Title: Do photons from the Sun take 8 minutes to reach Earth?
Post by: lightarrow on 05/04/2010 10:36:23
Hmm, fair play. I see what your saying and it definitely makes sense, although it does go directly against the grain of what I have been taught (and assumed to be true). The circumstance laid out in my teachings was that the photons themselves were conserved and that they took millions of years to reach the surface, through being absorbed and emitted as they collided with other atoms. I will have to bring that up as it seem quite a major thing to get wrong. Before I do, I don't suppose I could ask you a little more on what exactly is exchanged between the different layers? Does the photons or the energy they carry not get exchanged in any direction within a star?
The "energy" certainly is. So if a portion of the plasma inside the Sun is hotter than another, it will transfer energy there (it means that, also, the outer layers could in theory heat up the inner layers if these were colder).

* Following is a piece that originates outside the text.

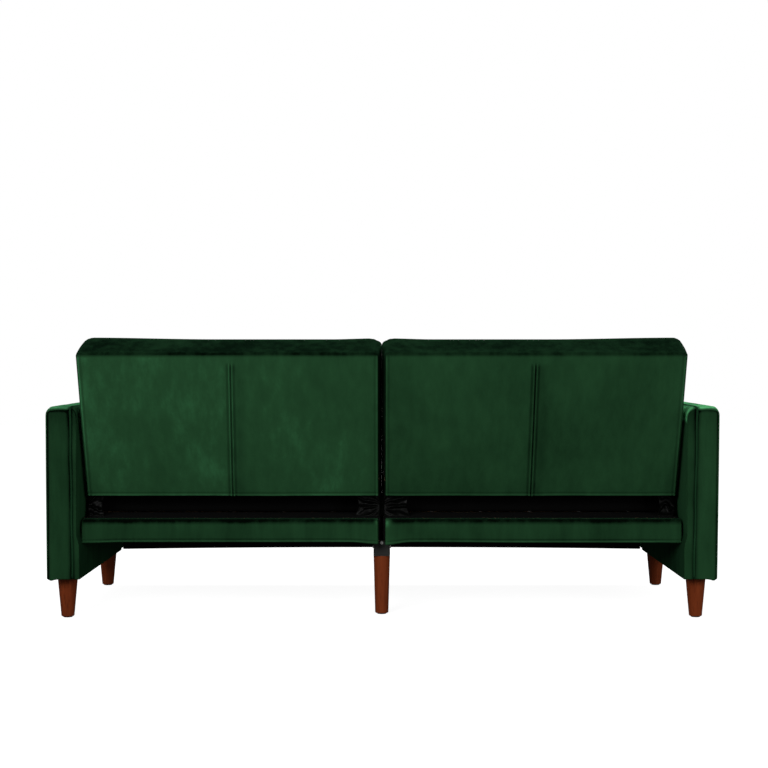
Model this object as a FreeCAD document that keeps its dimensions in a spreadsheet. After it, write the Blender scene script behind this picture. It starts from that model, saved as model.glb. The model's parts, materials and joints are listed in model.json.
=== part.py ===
import FreeCAD, Part
import math
import os
import re
import Sketcher

# Split-back futon sofa bed, in millimetres.
# +X is the sitter's left, -Y is the front, +Z is up. The origin is on the floor, under the middle
# of the sofa's box. Every "left" piece is drawn, and its "right" twin is its mirror image.
#
# A back half is drawn in its own upright frame, with its rear face on Y = 0 and its foot on Z = 0.
# It then leans back by the recline angle about its rear lower edge.

DIMENSIONS = {
    # allowances: how far a cut runs past what it cuts, and the play round a fitted frame
    "overcut": 1,
    "frame_gap": 1,
    # arms
    "arm_inner": 935,
    "arm_seam_inner": 965,
    "arm_seam_outer": 970,
    "arm_outer": 1035,
    "arm_front": -435.8,
    "arm_rear": 374,
    "arm_bottom": 126,
    "arm_top": 650,
    "arm_wall": 18,
    "arm_round": 13,
    "piping_proud": 1.5,
    "piping_depth": 6,
    "arm_frame_thick": 45,
    "arm_rail": 60,
    "arm_post_front": -60,
    "arm_post_rear": 0,
    # corner legs
    "leg_x": 978.6,
    "leg_rear_y": 299,
    "leg_front_y": -365,
    "leg_foot_radius": 20,
    "leg_top_radius": 31.2,
    "leg_chamfer": 2,
    "glide_thick": 3,
    "glide_radius": 14,
    # hanger bolts and their plates
    "hanger_radius": 4,
    "hanger_reach": 46,
    "bore_gap": 0.1,
    "plate_thick": 3,
    "mount_plate_half": 30,
    "center_hanger_rise": 4,
    # centre support
    "beam_half_width": 20,
    "beam_wall": 2,
    "beam_low": 190,
    "beam_high": 234,
    "beam_front": -388,
    "beam_rear": 268,
    "center_leg_rear_y": 240,
    "center_leg_front_y": -350,
    "center_leg_foot_radius": 21,
    "center_leg_top_radius": 26,
    "center_leg_top": 185,
    "bracket_half_width": 26,
    "bracket_half_length": 26,
    "bracket_top": 232,
    "bracket_screw_radius": 5,
    "bracket_screw_thick": 3,
    "bracket_screw_height": 227,
    # seat frame
    "seat_frame_inner": 5,
    "seat_frame_outer": 928.5,
    "seat_frame_front": -394,
    "seat_frame_rear": 289,
    "seat_frame_low": 236,
    "seat_frame_high": 307,
    "seat_rail": 36,
    "cross_rail_front": 104,
    "cross_rail_rear": 140,
    # seat upholstery
    "seat_cushion_inner": 2,
    "seat_cushion_outer": 925,
    "seat_cushion_front": -430,
    "seat_cushion_rear": 139,
    "seat_cushion_low": 312,
    "seat_cushion_high": 465,
    "seat_cushion_round": 24,
    "apron_inner": 8.5,
    "apron_outer": 931,
    "apron_front": -430,
    "apron_low": 126,
    "apron_high": 309,
    "apron_round": 8,
    "rear_rail_inner": 10.5,
    "rear_rail_rear": 329,
    "rear_rail_round": 12,
    "cover_thick": 2,
    "cover_inset": 3,
    "seat_notch_margin": 16,
    # seat springs
    "spring_wire_radius": 1.8,
    "spring_half_width": 26,
    "spring_pitch": 64,
    "spring_spacing": 160,
    "spring_lift": 0.2,
    "spring_end_inset": 12,
    # back half, in its own upright frame
    "recline": 21,
    "back_foot_y": 266,
    "back_foot_z": 371,
    "back_height": 481,
    "back_thick": 140,
    "back_inner": 2,
    "back_outer": 925,
    "back_round": 24,
    "panel_inner": 8.5,
    "panel_thick": 12,
    "panel_inset": 3,
    "panel_round": 5,
    "back_wall": 28,
    "back_frame_front": 58,
    "back_rail": 44,
    "back_frame_gap": 2,
    "back_cavity_gap": 4,
    "back_block_below": 10,
    "back_block_above": 6,
    "strap_width": 50,
    "strap_thick": 2,
    "strap_first": 110,
    "strap_spacing": 110,
    # hinges
    "hinge_inset": 28,
    "back_boss_radius": 24,
    "seat_boss_radius": 26,
    "hinge_plate": 3,
    "hinge_gap": 0.5,
    "pin_radius": 5,
    "pin_clearance": 0.06,
    "screw_radius": 3,
    "screw_reach": 24,
    "back_plate_low": 60,
    "back_plate_high": 196,
    "back_plate_edge": 6,
    "back_plate_front_reach": 12,
    "back_plate_front_rise": 20,
    "back_plate_foot_reach": 14,
    "back_plate_foot_drop": 18,
    "back_screw_depth": 37,
    "back_screw_low": 92,
    "back_screw_high": 164,
    "hinge_notch_height": 215,
    "seat_plate_front": 62,
    "seat_plate_rear": 228,
    "seat_plate_low": 244,
    "seat_plate_high": 302,
    "seat_plate_neck": 24,
    "seat_plate_neck_drop": 8,
    "seat_plate_waist": 26,
    "seat_plate_waist_rise": 30,
    "seat_screw_z": 272,
    "seat_screw_front": 92,
    "seat_screw_rear": 198,
    # arm bolts
    "arm_bolt_radius": 4,
    "arm_bolt_z": 272,
    "arm_bolt_start": 895,
    "arm_bolt_end": 1008,
}
ARM_BOLT_PLACES = (-300, -90, 255)
SPRINGS = 5
STRAPS = 3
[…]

Energy however is not owned by photons only but by all the other fermions too. A photon is emitted from a fermion, absorbed by another, which is further from the Sun centre with respect to the first, then this fermion exchange another photon with another fermion still further from the centre and so on. The energy *does* travel from the centre to the photosphere.
Title: Do photons from the Sun take 8 minutes to reach Earth?
Post by: Murchie85 on 05/04/2010 23:15:27
Ah, I see. That in itself is quite interesting in how the energy is distributed within a star, I think I have inherited some more reading material. Thanks for the clarification buddy.